Speaking Blueprint (3-Minute Verbal Response):
[The Hook] "A failed enterprise release is a critical event, posing immediate risk to business continuity, customer trust, and team morale. As a QA Lead, my first priority is always swift containment and a rapid, deep assessment of the damage, identifying exactly where our quality gates failed and what the immediate user and business impact is."
[The Core Execution] "Upon a release failure, we immediately trigger our crisis response. My team and I initiate a rapid impact assessment, collaborating intensely with Product and Support to understand the scope and nature of the production issue. From a QA perspective, this means hands-on, deep functional analysis. We're not just confirming the bug; we're launching targeted exploratory testing around the failure points and adjacent critical paths to uncover any systemic issues or ripple effects, even without directly touching code.

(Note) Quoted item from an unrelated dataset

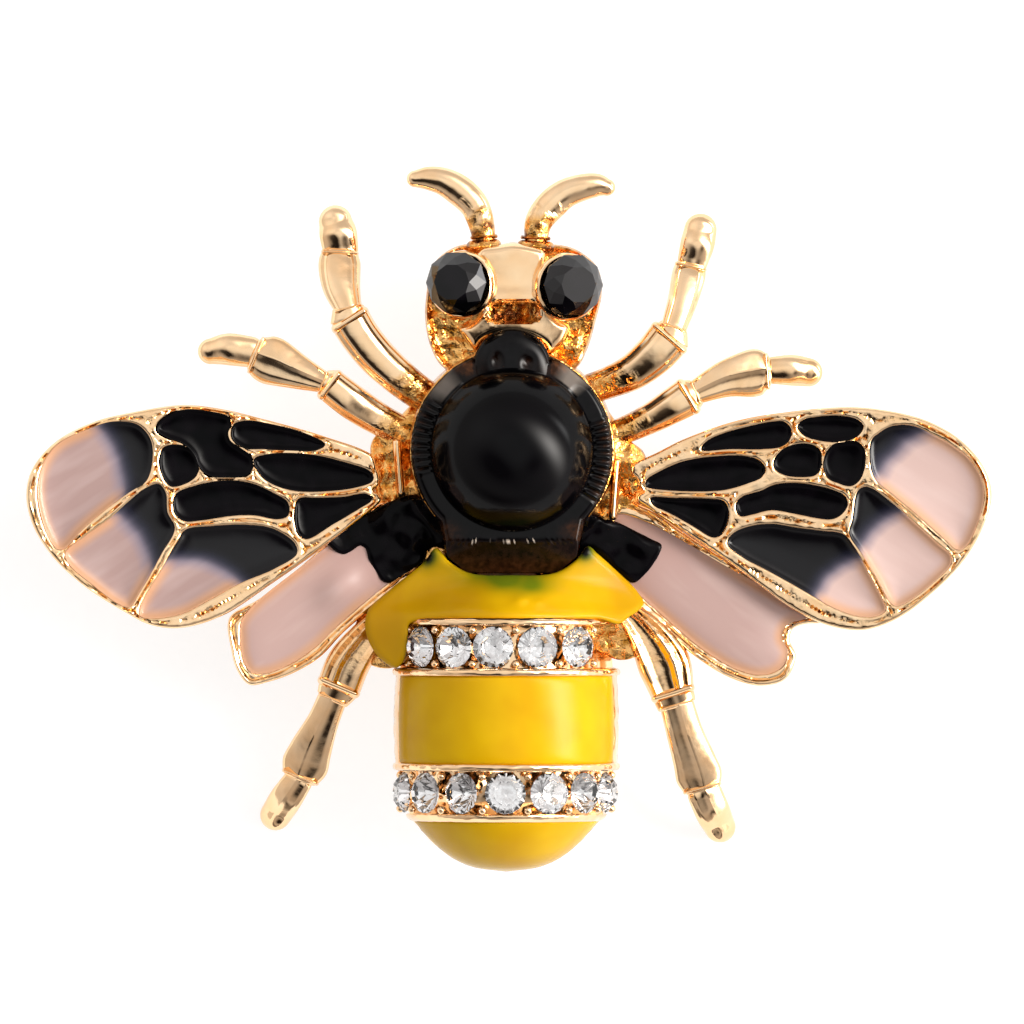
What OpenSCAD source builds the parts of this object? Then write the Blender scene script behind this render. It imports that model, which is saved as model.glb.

Concurrently, we work very closely with development to pinpoint the root cause, analyzing our Defect Leakage Rate from the previous release to understand precisely where our test strategy or coverage was insufficient. This analysis guides our re-validation efforts. We prioritize fixes based on business impact, ensuring clear communication of risks and status to all stakeholders – Dev, Product Managers, and Business Analysts. For re-validation, it's never just a simple re-test. We design a robust re-validation strategy including expanded functional tests, targeted regression on affected areas, and end-to-end critical path testing. We track Test Execution Progress meticulously and cross-reference against Requirement Coverage for the impacted areas to ensure complete verification. A critical step is engaging UAT, aiming for a high UAT Pass Rate as our final gate before any re-release."
[The Punchline] "Ultimately, my philosophy is to turn a setback into an opportunity for significant process improvement. We scrutinize our Defect Reopen Rate post-fix to ensure stability, refine our release checklists, and enhance our overall test maturity. This systematic approach ensures we not only recover effectively but emerge with a stronger, more resilient quality assurance process, directly contributing to future delivery confidence and overall product excellence."